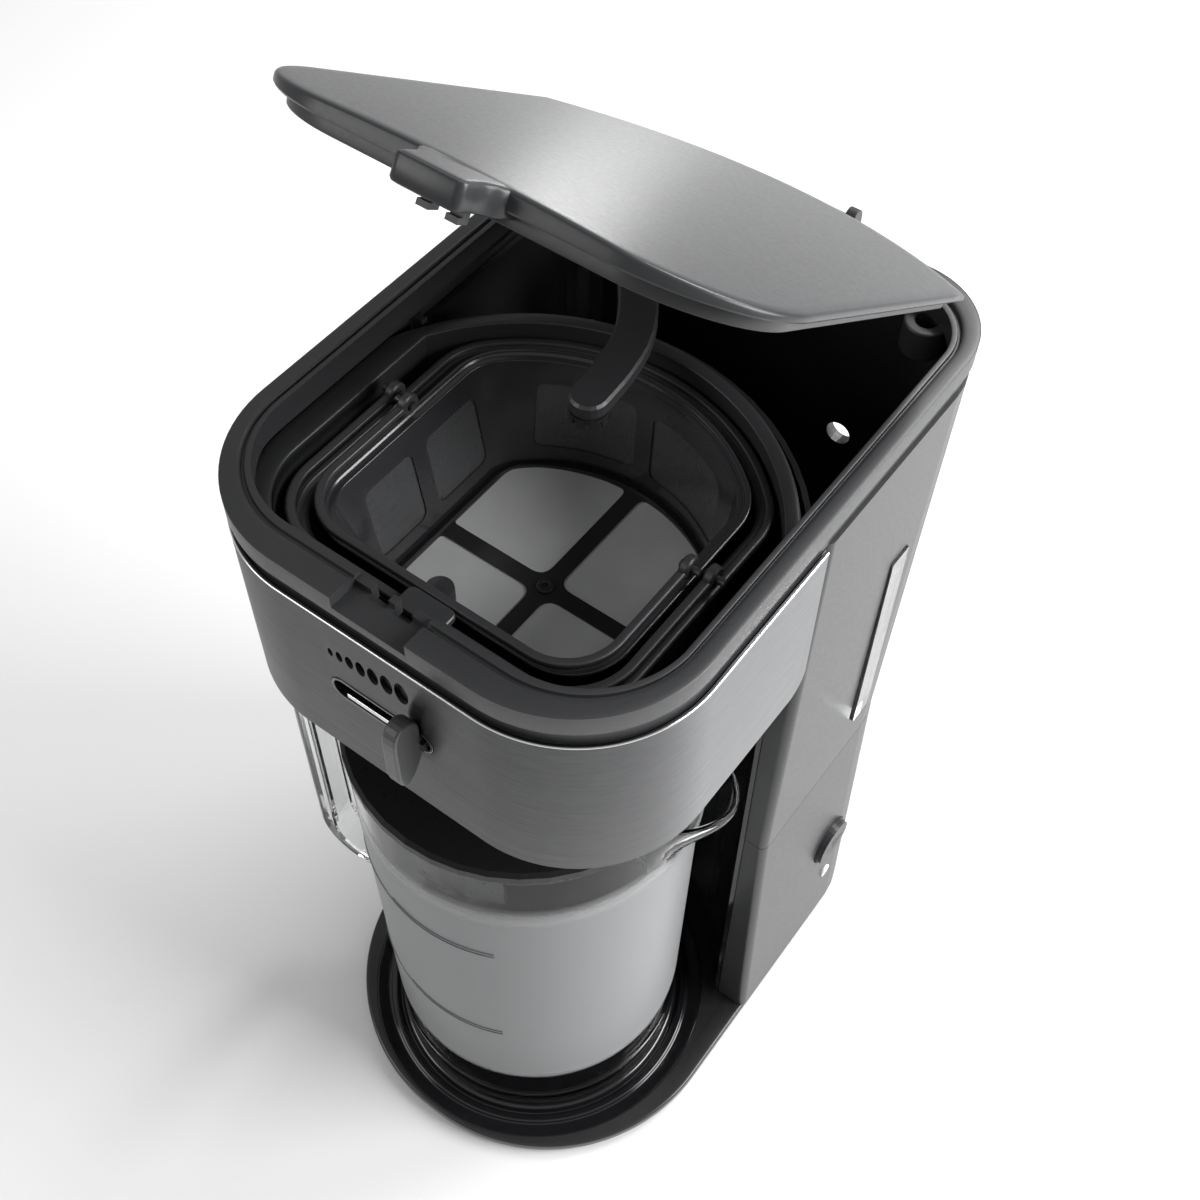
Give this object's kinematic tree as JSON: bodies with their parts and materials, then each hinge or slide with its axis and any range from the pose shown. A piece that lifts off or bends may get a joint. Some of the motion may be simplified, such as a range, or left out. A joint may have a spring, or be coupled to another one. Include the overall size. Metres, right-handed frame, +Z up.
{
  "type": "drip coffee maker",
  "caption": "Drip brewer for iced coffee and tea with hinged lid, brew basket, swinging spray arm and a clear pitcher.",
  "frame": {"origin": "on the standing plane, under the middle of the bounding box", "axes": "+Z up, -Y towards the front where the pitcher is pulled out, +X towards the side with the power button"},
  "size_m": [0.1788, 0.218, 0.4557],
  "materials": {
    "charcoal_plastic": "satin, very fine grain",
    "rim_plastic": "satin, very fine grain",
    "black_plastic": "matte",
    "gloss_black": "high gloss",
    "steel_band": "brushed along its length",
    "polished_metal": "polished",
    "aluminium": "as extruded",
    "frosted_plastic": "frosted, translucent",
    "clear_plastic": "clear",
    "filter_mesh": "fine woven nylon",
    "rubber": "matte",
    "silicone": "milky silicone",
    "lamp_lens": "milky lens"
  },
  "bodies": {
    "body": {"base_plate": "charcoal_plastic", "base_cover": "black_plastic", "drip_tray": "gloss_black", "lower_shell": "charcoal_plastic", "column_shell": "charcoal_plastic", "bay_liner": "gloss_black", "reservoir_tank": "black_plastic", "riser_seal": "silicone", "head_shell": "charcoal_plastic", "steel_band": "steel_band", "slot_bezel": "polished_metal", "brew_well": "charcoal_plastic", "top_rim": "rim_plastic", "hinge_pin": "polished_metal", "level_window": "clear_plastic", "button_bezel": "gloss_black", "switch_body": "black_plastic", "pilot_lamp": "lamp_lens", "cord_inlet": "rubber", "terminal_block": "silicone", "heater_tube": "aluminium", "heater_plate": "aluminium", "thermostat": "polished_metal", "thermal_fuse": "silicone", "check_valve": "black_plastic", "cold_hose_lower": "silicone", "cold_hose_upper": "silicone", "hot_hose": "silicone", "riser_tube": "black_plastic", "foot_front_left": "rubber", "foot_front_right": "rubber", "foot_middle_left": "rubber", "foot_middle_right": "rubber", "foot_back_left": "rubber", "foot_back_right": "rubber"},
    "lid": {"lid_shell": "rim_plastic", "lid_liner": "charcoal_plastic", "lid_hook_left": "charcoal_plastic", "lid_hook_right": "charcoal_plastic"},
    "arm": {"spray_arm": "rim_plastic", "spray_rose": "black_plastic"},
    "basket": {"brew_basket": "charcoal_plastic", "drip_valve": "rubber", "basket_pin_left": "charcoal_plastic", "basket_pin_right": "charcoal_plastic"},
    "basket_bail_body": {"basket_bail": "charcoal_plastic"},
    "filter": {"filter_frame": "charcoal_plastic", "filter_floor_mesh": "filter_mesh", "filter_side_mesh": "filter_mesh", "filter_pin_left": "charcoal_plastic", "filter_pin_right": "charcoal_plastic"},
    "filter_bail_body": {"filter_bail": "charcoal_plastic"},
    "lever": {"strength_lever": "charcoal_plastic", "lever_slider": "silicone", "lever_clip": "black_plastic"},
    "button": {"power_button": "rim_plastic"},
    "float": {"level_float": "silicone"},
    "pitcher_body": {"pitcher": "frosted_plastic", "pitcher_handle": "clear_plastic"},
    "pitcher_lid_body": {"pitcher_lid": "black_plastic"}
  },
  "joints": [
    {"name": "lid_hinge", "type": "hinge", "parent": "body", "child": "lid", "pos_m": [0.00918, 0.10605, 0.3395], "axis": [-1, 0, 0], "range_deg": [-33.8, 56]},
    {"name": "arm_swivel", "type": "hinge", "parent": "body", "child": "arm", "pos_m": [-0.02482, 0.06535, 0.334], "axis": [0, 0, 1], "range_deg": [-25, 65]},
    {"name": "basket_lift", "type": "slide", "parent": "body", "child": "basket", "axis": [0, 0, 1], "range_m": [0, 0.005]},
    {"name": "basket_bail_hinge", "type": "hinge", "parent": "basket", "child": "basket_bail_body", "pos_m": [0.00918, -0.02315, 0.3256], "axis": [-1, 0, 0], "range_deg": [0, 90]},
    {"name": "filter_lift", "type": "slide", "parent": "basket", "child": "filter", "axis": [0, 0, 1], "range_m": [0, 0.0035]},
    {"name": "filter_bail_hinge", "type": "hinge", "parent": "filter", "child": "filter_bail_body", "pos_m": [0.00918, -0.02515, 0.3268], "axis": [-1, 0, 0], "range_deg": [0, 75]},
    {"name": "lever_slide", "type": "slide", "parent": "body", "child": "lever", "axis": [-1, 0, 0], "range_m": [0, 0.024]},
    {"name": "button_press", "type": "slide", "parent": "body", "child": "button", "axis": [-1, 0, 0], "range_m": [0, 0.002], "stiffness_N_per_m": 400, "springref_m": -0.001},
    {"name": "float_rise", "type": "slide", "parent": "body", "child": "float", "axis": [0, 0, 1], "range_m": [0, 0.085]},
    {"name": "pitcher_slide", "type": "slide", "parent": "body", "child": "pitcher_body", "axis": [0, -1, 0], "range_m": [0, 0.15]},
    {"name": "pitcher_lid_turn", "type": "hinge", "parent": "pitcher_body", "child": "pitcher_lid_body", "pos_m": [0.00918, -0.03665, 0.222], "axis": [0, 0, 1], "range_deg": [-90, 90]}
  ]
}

* * *

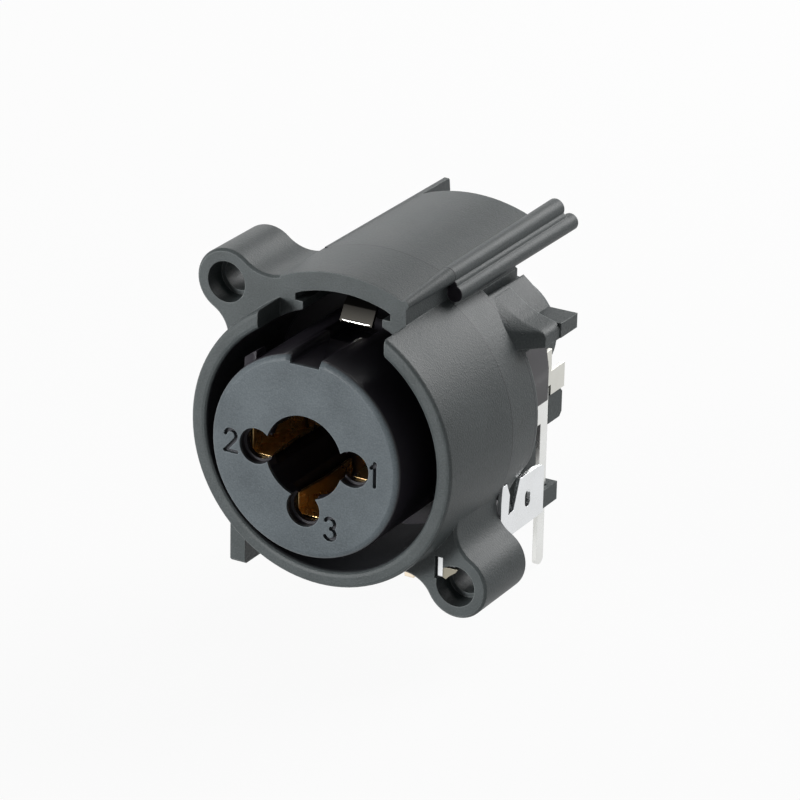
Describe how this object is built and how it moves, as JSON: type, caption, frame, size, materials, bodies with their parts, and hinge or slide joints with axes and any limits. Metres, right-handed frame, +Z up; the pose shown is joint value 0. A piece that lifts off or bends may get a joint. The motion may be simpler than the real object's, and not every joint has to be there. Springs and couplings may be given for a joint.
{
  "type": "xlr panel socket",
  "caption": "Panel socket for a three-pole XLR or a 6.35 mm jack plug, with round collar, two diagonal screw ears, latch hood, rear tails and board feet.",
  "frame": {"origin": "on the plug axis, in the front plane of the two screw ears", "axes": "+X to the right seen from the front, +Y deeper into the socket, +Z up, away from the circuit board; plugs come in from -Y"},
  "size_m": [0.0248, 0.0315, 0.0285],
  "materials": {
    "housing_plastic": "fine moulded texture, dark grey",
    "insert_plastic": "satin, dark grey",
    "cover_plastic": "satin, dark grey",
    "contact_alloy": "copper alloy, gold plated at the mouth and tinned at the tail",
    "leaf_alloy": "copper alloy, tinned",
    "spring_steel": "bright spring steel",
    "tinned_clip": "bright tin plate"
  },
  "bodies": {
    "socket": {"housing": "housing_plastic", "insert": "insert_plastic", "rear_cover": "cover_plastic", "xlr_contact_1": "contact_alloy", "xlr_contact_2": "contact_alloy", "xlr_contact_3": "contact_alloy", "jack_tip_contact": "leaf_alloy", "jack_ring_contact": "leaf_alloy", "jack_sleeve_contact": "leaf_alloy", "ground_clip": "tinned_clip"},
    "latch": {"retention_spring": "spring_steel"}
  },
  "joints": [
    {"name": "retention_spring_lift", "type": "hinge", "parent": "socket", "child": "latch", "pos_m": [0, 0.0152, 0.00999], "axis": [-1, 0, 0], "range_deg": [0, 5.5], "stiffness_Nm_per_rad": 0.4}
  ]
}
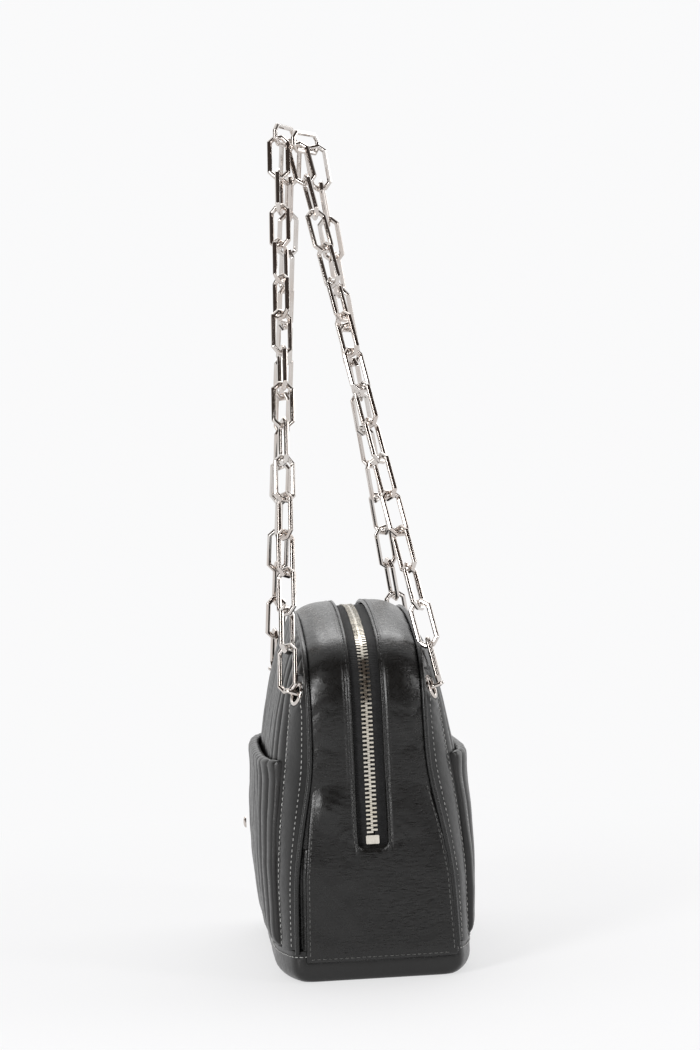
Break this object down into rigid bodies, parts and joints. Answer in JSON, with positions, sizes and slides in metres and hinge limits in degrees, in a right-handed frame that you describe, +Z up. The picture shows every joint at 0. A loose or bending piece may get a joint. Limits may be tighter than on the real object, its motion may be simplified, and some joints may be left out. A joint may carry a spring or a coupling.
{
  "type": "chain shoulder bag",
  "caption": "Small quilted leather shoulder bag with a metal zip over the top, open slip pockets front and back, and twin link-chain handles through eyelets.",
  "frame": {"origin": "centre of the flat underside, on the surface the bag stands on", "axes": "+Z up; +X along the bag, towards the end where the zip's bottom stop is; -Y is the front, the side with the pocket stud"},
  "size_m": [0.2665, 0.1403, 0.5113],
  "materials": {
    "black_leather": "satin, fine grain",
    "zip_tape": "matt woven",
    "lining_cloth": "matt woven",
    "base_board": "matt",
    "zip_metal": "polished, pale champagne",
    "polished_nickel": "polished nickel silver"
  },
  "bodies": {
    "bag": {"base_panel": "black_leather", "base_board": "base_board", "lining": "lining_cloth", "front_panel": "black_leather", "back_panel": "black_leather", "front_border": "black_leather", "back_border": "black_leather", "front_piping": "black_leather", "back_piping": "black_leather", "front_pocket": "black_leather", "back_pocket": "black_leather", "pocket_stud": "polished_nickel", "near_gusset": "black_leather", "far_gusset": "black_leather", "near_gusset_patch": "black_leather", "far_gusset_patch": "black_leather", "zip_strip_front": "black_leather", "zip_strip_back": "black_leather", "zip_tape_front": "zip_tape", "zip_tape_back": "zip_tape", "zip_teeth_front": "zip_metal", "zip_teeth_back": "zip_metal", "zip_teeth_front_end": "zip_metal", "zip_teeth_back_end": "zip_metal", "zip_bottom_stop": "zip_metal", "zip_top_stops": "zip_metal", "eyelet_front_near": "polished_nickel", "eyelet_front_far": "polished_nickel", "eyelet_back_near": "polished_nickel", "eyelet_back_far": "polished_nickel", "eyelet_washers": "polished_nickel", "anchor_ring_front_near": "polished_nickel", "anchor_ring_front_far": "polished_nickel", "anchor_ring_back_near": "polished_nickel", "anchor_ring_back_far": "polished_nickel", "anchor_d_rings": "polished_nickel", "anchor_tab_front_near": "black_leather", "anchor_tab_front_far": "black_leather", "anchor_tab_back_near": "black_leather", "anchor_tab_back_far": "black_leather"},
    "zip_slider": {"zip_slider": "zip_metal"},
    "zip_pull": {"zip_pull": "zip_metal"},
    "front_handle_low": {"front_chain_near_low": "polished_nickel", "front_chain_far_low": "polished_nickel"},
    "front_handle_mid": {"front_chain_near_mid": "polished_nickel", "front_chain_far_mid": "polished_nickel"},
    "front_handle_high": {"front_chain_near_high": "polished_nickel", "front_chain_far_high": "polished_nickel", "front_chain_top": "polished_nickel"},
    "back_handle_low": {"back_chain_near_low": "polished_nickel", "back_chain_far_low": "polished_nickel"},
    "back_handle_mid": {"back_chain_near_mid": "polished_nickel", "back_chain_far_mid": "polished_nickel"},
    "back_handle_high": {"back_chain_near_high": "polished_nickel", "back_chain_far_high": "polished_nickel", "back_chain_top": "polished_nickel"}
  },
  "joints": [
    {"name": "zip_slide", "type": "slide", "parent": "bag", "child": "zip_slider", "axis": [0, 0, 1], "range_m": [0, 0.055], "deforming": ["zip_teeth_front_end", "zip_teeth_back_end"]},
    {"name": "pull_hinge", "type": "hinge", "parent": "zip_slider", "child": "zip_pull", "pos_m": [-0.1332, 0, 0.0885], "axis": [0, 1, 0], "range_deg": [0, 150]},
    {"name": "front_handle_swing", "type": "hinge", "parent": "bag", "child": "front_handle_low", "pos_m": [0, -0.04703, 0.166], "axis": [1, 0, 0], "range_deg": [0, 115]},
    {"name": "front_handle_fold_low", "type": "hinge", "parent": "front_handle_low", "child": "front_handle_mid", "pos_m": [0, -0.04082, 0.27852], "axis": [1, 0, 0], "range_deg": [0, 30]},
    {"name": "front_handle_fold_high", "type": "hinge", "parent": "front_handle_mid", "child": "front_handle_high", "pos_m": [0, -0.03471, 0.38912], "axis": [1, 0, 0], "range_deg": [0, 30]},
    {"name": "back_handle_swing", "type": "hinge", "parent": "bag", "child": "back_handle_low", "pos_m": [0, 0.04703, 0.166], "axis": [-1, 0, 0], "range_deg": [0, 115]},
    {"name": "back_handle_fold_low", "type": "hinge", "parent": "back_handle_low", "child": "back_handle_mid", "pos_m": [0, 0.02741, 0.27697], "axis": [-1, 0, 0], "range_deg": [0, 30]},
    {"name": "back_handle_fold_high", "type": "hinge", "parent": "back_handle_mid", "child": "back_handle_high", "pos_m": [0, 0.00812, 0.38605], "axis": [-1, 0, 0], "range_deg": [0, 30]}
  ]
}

...

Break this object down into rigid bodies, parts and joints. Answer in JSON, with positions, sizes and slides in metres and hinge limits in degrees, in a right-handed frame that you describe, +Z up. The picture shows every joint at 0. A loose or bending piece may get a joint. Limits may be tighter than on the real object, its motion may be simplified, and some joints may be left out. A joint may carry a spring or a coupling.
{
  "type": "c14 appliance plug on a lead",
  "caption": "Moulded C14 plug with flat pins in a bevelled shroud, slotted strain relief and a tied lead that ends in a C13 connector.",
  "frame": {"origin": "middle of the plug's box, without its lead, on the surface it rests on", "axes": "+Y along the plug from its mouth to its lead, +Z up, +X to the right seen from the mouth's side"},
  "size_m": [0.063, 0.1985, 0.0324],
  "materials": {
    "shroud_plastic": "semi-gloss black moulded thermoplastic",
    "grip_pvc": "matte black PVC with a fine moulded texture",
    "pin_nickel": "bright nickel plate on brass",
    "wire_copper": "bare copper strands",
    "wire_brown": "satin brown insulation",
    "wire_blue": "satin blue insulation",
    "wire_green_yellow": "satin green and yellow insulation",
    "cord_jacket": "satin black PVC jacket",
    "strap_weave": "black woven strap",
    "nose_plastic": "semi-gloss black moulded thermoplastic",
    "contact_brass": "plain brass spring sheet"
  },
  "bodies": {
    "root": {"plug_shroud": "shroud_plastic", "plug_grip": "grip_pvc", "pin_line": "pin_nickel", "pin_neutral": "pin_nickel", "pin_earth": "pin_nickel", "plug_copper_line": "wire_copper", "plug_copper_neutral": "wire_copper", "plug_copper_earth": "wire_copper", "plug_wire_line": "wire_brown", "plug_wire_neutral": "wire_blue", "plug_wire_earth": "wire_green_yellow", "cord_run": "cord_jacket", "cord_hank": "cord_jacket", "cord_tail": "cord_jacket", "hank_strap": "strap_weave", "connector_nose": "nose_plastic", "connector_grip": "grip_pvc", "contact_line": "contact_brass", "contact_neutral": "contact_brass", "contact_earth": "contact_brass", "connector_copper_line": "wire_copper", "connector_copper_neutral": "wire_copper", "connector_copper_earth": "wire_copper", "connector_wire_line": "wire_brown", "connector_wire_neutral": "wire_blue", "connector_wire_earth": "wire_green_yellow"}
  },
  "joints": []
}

■ PROBLEM REQUIREMENTS
In the material above, find the lines that contain "axes" and show them.

■ WRITTEN RESPONSE
  "frame": {"origin": "on the standing plane, under the middle of the bounding box", "axes": "+Z up, -Y towards the front where the pitcher is pulled out, +X towards the side with the power button"},
Describe how this object is built and how it moves, as JSON: type, caption, frame, size, materials, bodies with their parts, and hinge or slide joints with axes and any limits. Metres, right-handed frame, +Z up; the pose shown is joint value 0. A piece that lifts off or bends may get a joint. The motion may be simpler than the real object's, and not every joint has to be there. Springs and couplings may be given for a joint.
  "frame": {"origin": "on the plug axis, in the front plane of the two screw ears", "axes": "+X to the right seen from the front, +Y deeper into the socket, +Z up, away from the circuit board; plugs come in from -Y"},
  "frame": {"origin": "centre of the flat underside, on the surface the bag stands on", "axes": "+Z up; +X along the bag, towards the end where the zip's bottom stop is; -Y is the front, the side with the pocket stud"},
  "frame": {"origin": "middle of the plug's box, without its lead, on the surface it rests on", "axes": "+Y along the plug from its mouth to its lead, +Z up, +X to the right seen from the mouth's side"},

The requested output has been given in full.